Engen points out that a shared factual basis does not necessarily mean people agree or are not cross with each other. But it prevents them stalking off and refusing to cooperate.  

“That’s undoubtedly the most important aspect of the whole RNNP exercise – that you create the terms and basis for discussion and perhaps also a dialogue.  

“In some circumstances, you’re likely to reach agreement. On other occasions, you can establish what the disagreement is fundamentally about.” 

Legitimacy  

Engen maintains that the RNNP has great legitimacy in the industry. When chairing the HSE committee, he saw that the employers had a clear understanding of – and used – the RNNP in their safety mindset.  

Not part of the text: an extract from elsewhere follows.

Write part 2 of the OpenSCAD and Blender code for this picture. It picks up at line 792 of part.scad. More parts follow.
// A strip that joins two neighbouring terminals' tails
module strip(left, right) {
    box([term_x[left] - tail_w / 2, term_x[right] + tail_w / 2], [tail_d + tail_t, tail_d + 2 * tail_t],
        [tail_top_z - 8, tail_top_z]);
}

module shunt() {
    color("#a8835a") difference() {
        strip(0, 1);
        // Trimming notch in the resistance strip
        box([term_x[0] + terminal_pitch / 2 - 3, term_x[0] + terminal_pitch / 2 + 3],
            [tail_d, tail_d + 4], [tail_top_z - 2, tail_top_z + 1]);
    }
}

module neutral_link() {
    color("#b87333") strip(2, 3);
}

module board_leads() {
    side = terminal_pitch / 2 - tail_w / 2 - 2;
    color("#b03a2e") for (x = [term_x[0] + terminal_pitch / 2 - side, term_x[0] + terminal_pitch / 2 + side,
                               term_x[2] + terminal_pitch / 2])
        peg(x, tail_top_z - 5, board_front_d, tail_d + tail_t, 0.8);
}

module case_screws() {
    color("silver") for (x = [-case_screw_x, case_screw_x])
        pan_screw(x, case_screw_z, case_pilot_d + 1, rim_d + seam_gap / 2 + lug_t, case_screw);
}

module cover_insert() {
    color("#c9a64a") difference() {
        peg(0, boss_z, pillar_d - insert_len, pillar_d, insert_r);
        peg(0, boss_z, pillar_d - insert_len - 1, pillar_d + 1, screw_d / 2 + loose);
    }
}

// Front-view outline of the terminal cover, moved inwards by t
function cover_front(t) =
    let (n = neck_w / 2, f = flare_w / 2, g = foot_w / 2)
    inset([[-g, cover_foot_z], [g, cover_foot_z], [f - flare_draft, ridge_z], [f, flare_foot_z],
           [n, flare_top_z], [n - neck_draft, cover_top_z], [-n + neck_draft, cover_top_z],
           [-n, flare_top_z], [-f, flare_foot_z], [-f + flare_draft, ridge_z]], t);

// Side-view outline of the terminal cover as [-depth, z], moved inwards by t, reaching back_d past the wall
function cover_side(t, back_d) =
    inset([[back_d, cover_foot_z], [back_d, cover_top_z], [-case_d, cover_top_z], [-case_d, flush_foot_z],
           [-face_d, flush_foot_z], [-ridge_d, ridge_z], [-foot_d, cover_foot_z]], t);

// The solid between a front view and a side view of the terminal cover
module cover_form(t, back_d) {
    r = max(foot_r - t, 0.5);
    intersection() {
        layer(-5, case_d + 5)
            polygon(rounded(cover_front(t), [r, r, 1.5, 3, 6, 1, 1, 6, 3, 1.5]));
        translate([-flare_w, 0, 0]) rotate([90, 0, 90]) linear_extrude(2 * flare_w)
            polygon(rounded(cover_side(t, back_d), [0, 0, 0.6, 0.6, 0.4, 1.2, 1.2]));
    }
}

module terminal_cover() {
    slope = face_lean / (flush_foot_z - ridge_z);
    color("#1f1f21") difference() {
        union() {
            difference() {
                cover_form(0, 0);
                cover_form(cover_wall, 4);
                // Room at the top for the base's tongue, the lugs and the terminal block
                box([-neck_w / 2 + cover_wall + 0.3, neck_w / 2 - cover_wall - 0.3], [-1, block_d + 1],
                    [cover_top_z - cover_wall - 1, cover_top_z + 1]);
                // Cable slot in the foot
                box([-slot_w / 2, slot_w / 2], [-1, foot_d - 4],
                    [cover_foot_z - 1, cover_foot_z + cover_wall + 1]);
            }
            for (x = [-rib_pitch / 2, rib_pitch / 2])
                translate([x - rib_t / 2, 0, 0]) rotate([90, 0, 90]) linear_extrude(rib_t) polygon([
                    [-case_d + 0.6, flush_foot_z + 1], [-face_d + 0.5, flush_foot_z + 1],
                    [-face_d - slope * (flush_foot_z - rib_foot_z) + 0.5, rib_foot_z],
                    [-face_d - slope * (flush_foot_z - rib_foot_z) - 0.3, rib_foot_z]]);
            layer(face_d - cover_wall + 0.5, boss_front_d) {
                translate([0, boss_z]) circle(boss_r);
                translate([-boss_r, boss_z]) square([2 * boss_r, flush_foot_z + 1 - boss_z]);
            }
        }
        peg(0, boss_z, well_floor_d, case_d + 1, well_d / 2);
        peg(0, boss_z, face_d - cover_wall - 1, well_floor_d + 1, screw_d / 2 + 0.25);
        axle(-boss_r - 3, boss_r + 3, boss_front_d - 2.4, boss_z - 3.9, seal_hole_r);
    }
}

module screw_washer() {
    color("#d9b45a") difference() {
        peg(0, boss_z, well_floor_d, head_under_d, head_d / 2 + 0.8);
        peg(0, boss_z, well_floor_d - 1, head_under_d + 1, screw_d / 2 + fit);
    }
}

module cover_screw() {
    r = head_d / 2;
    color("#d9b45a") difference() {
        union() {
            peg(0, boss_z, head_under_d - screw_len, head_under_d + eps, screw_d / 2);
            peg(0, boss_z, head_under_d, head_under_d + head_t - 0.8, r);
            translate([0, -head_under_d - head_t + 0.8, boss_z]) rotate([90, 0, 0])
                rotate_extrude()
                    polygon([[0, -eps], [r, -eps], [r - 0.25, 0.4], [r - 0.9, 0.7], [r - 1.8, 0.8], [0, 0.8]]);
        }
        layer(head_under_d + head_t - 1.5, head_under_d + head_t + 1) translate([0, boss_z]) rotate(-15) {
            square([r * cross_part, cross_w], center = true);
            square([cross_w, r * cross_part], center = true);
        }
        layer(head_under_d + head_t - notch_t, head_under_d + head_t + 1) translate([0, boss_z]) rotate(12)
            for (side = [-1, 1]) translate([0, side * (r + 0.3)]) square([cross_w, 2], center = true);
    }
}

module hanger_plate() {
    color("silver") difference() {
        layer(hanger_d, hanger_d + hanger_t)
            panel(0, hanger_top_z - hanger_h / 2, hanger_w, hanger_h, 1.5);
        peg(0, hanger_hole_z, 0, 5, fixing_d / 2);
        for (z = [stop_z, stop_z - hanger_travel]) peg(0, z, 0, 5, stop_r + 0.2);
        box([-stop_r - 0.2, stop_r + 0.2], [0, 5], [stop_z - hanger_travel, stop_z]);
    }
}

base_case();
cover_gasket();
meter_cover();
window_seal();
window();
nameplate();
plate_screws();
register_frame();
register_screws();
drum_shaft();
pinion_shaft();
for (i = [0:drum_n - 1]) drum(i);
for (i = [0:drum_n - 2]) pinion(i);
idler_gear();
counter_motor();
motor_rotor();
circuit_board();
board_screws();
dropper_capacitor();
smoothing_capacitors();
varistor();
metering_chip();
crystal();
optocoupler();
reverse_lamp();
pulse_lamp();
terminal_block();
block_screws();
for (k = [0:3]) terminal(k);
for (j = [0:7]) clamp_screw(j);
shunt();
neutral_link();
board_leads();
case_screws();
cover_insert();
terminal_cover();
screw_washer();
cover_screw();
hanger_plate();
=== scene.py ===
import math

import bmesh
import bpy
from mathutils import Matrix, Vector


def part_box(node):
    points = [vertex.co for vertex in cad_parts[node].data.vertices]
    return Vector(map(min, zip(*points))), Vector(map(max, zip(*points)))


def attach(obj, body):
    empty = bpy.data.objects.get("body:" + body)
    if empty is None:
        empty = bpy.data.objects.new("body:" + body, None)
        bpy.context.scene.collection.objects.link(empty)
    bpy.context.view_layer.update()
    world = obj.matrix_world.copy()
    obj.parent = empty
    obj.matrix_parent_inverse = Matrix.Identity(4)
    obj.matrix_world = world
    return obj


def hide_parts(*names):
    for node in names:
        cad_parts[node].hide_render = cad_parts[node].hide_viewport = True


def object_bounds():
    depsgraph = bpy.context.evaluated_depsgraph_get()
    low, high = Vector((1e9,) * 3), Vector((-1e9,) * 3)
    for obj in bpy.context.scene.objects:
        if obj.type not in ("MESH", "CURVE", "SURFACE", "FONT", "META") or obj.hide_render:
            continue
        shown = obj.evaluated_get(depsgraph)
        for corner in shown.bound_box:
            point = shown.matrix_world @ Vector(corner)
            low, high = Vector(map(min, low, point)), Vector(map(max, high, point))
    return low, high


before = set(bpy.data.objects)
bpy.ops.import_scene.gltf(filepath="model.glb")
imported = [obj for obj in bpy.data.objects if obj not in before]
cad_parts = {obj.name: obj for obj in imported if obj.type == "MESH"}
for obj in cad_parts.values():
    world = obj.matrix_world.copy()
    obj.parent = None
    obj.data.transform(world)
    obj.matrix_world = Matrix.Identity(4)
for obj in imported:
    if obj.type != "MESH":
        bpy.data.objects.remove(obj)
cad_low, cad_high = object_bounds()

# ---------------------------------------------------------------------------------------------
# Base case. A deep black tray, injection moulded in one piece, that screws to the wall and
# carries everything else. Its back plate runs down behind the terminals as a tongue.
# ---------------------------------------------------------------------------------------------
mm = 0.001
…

That implicitly gives the RNNP an influence on the level of safety, he notes. “When you get an RNNP report which identifies negative or critical trends in the industry, it has an effect.  

“There isn’t a safety vice president in Equinor who would sit and say: ‘no, we don’t believe the RNNP figures, so we’re not taking this seriously’. That would be to commit hara-kiri.  

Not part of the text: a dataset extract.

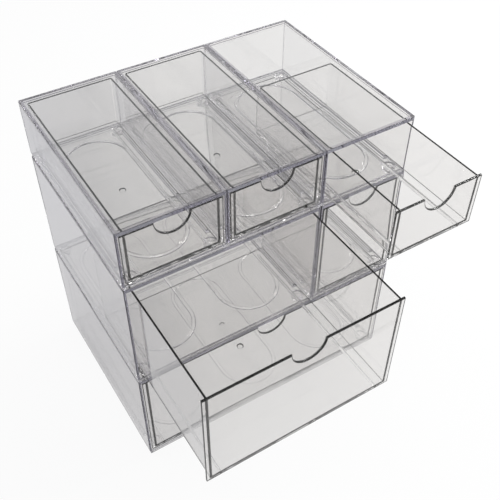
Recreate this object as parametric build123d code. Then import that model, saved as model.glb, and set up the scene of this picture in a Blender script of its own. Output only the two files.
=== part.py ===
"""Stack of clear moulded drawer units, three columns wide and three tiers high.

Six open-fronted housings nest on each other, and each holds one drawer that slides out forwards.
Lengths are in millimetres. X is the width, Y the depth with the fronts at low Y, Z is up.
The origin is on the surface that the stack stands on, under the middle of the whole outline,
with two of the drawers pulled out as far as they are at rest.
"""
from build123d import *
import os

# Driving sizes of the stack
column_width = 114.3       # one column, as wide as the narrow units
column_names = ["left", "middle", "right"]
side_gap = 0.3             # between neighbours in one tier
unit_depth = 243.5
low_pitch = 73.2           # height that a low unit adds to the stack
tall_pitch = 146.4         # height that a tall unit adds to the stack
seam_gap = 0.3             # between a housing's skirt and the rim below it

# Housing
wall = 2.4                 # side walls, back, floor and roof
corner_radius = 1.5
rim_width = 3.6            # raised edge round the roof
rim_height = 2.1
skirt_inset = 1.0          # sides and back of the walls' lowest band, up to the floor's top
floor_top = 4.4            # above the skirt's lower edge
foot_radius = 7.0
foot_wall = 2.0
foot_sole = 1.4            # thickness of the closed end of each foot
foot_inset = 13.0          # centre of a foot from the side, front and back
rail_inset = 5.8           # outer side of a floor rail from the housing's side
rail_width = 6.1
rail_end_gap = 24.0        # from each end of a rail to the front and to the back
rail_edge = 0.8
bead_radius = 37.2         # racetrack bead on the floor, one in each column
bead_end_inset = 57.2      # centre of a bead's round end from the front and from the back
bead_width = 4.8
bead_height = 1.1
bead_edge = 0.8

# Drawer
drawer_wall = 2.0          # sides, back and floor
panel = 2.4                # thickness of the drawer front
body_inset = 7.8           # side of a drawer's body from the housing's side
body_bottom = 9.3          # underside of a drawer's body above the skirt's lower edge
panel_drop = 2.2           # the front reaches this much lower than the body
back_corner_radius = 3.0
rib_width = 2.0            # two glide ribs under each drawer
rib_end_gap = 8.0          # from the back end of a rib to the back of the drawer
notch_radius = 18.5        # half-round finger notch in the top edge of each front

# Clearances
panel_gap = 1.4            # drawer front to the housing's side walls
roof_gap = 0.6             # drawer to the housing's roof
back_gap = 1.5             # closed drawer to the housing's back wall
rail_gap = 0.3             # drawer body to the rails that it runs on
rib_gap = 0.3              # glide rib to the bead below it

# How far the two open drawers are pulled out at rest
narrow_drawer_out = 103.0
wide_drawer_out = 142.0

# Worked out from the sizes above
foot_drop = rim_height + seam_gap        # the feet stand on the roof below, inside its rim
roof_drop = foot_drop + wall             # underside of a roof below the top of its unit
drawer_depth = unit_depth - wall - back_gap
front_y = (wide_drawer_out - unit_depth) / 2


def block(x0, x1, y0, y1, z0, z1):
    """Block between two opposite corners."""
    size = Box(x1 - x0, y1 - y0, z1 - z0)
    return Pos((x0 + x1) / 2, (y0 + y1) / 2, (z0 + z1) / 2) * size


def rounded_prism(width, side_inset, front_inset, z0, z1):
    """Upright prism with round corners, over a unit's footprint less an inset at sides and back."""
    depth = unit_depth - front_inset - side_inset
    outline = RectangleRounded(width - 2 * side_inset, depth, corner_radius)
    return Pos(0, front_inset + depth / 2, z0) * extrude(outline, z1 - z0)


def unit_width(columns):
    return columns * column_width - side_gap


def foot_places(width):
    """Centres of the four feet, near the corners of a unit."""
    x = width / 2 - foot_inset
    return [Pos(side * x, y, 0) for side in (-1, 1) for y in (foot_inset, unit_depth - foot_inset)]


def shell(width, pitch):
    """Walls, floor and roof: a box that is open at the front, with a rim above and a skirt below."""
    top = pitch - seam_gap
    solid = rounded_prism(width, 0, 0, floor_top, top)
    solid += rounded_prism(width, skirt_inset, 0, 0, floor_top)
    solid -= rounded_prism(width, rim_width, rim_width, pitch - foot_drop, top)
    solid -= rounded_prism(width, skirt_inset + wall, wall, 0, floor_top - wall)
    inside = width / 2 - wall
    return solid - block(-inside, inside, -wall, unit_depth - wall, floor_top, pitch - roof_drop)


def foot():
    """Cup-shaped foot, sunk from the floor and closed at its lower end."""
    outside = Cylinder(foot_radius, foot_drop + floor_top, align=(Align.CENTER, Align.CENTER, Align.MIN))
    return Pos(0, 0, -foot_drop) * outside


def foot_well():
    """Round recess in the floor over a foot."""
    depth = foot_drop + floor_top - foot_sole
    inside = Cylinder(foot_radius - foot_wall, depth, align=(Align.CENTER, Align.CENTER, Align.MIN))
    return Pos(0, 0, foot_sole - foot_drop) * inside


def rail(width, side):
    """Raised floor rail that carries one side of the drawer."""
    outer = width / 2 - rail_inset
    x0, x1 = sorted((side * outer, side * (outer - rail_width)))
    top = body_bottom - rail_gap
    strip = block(x0, x1, rail_end_gap, unit_depth - rail_end_gap, floor_top, top)
    return chamfer(strip.edges().group_by(Axis.Z)[-1], rail_edge)


def racetrack_bead():
    """Raised bead round a long oval, along the depth of one column."""
    length = unit_depth - 2 * bead_end_inset
    outer = SlotCenterToCenter(length, 2 * bead_radius + bead_width, rotation=90)
    inner = SlotCenterToCenter(length, 2 * bead_radius - bead_width, rotation=90)
    ring = extrude(outer - inner, bead_height)
    ring = chamfer(ring.edges().group_by(Axis.Z)[-1], bead_edge)
    return Pos(0, unit_depth / 2, floor_top) * ring


def column_centres(columns):
    return [(i - (columns - 1) / 2) * column_width for i in range(columns)]


def housing(columns, pitch):
    """One housing, standing on Z = 0 by its skirt, with its front in the plane Y = 0."""
    width = unit_width(columns)
    solid = shell(width, pitch)
    for place in foot_places(width):
        solid += place * foot()
    for place in foot_places(width):
        solid -= place * foot_well()
    for side in (-1, 1):
        solid += rail(width, side)
    for x in column_centres(columns):
        solid += Pos(x, 0, 0) * racetrack_bead()
    return solid


def drawer(columns, pitch):
    """One drawer, closed, in the place that its housing gives it."""
    width = unit_width(columns)
    top = pitch - roof_drop - roof_gap
    half = width / 2 - body_inset
    body = block(-half, half, 0, drawer_depth, body_bottom, top)
    back_corners = body.edges().filter_by(Axis.Z).group_by(Axis.Y)[-1]
    body = fillet(back_corners, back_corner_radius)
    hollow = block(-half + drawer_wall, half - drawer_wall, panel, drawer_depth - drawer_wall,
                   body_bottom + drawer_wall, top)
    hollow_corners = hollow.edges().filter_by(Axis.Z).group_by(Axis.Y)[-1]
    body -= fillet(hollow_corners, back_corner_radius - drawer_wall)

    panel_half = width / 2 - wall - panel_gap
    body += block(-panel_half, panel_half, 0, panel, body_bottom - panel_drop, top)

    rib_bottom = floor_top + bead_height + rib_gap
    for side in (-1, 1):
        x = side * (column_centres(columns)[-1] + bead_radius)
        body += block(x - rib_width / 2, x + rib_width / 2, panel, drawer_depth - rib_end_gap,
                      rib_bottom, body_bottom)

    notch = Rotation(90, 0, 0) * Cylinder(notch_radius, 4 * panel)
    return body - Pos(0, 0, top) * notch


# Name, columns that the unit covers, tier's base above the lowest skirt, pitch, how far the drawer is out
middle_base = tall_pitch
upper_base = 2 * tall_pitch
units = [
    ("upper_left", ["left"], upper_base, low_pitch, 0),
    ("upper_middle", ["middle"], upper_base, low_pitch, 0),
    ("upper_right", ["right"], upper_base, low_pitch, narrow_drawer_out),
    ("middle_wide", ["left", "middle"], middle_base, tall_pitch, wide_drawer_out),
    ("middle_right", ["right"], middle_base, tall_pitch, 0),
    ("lower_wide", ["left", "middle", "right"], 0, tall_pitch, 0),
]

os.makedirs("parts", exist_ok=True)
for name, covered, base, pitch, out in units:
    columns = len(covered)
    first = column_names.index(covered[0])
    x = (first + (columns - len(column_names)) / 2) * column_width
    place = Pos(x, front_y, foot_drop + base)
    export_step(place * housing(columns, pitch), f"parts/{name}_housing.step")
    export_step(place * Pos(0, -out, 0) * drawer(columns, pitch), f"parts/{name}_drawer.step")
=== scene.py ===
"""Stack of clear moulded drawer units: six open-fronted housings, each with one sliding drawer.

The script follows the stack as it is put together: the view and the studio first,
then the housings, then the drawers. Lengths are in metres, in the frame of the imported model.
"""
import math

import bmesh
import bpy
import numpy as np
from mathutils import Matrix, Vector
from mathutils.geometry import delaunay_2d_cdt


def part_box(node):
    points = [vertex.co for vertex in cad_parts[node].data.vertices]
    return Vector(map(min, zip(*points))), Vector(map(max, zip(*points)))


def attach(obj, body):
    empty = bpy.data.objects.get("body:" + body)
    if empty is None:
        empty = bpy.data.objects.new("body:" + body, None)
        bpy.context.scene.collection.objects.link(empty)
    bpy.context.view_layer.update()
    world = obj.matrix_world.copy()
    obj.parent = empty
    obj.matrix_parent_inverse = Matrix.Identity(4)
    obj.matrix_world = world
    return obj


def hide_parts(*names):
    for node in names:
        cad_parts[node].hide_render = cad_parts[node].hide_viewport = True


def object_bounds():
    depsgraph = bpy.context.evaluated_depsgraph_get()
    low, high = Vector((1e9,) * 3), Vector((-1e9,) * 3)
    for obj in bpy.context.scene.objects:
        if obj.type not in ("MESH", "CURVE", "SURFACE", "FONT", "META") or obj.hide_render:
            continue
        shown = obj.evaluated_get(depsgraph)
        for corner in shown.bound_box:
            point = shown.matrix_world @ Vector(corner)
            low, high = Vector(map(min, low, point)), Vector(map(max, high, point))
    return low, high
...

“The RNNP isn’t a kind of management document, but it also provides signals on whether the PSA’s supervisory strategy is working – and thereby influences government regulation.”  

Unique  

Although Engen acknowledges that employers and employees collaborate all around the world, he says the role played by the Norwegian government in this context is unique.  

That applies particularly in the petroleum sector, where it facilitates collaboration through the Safety and Regulatory Fora and the RNNP.  

“A three-legged stool is only stable when all the legs are in place,” Engen points out.  

He believes the overall collaboration would have looked different if the parties had not possessed a common foundation such as the RNNP to form the basis for their discussions.  

“I’m not saying the tripartite collaboration wouldn’t have functioned without the RNNP, because other mechanisms would certainly have come into play. But this tool is undoubtedly important for it.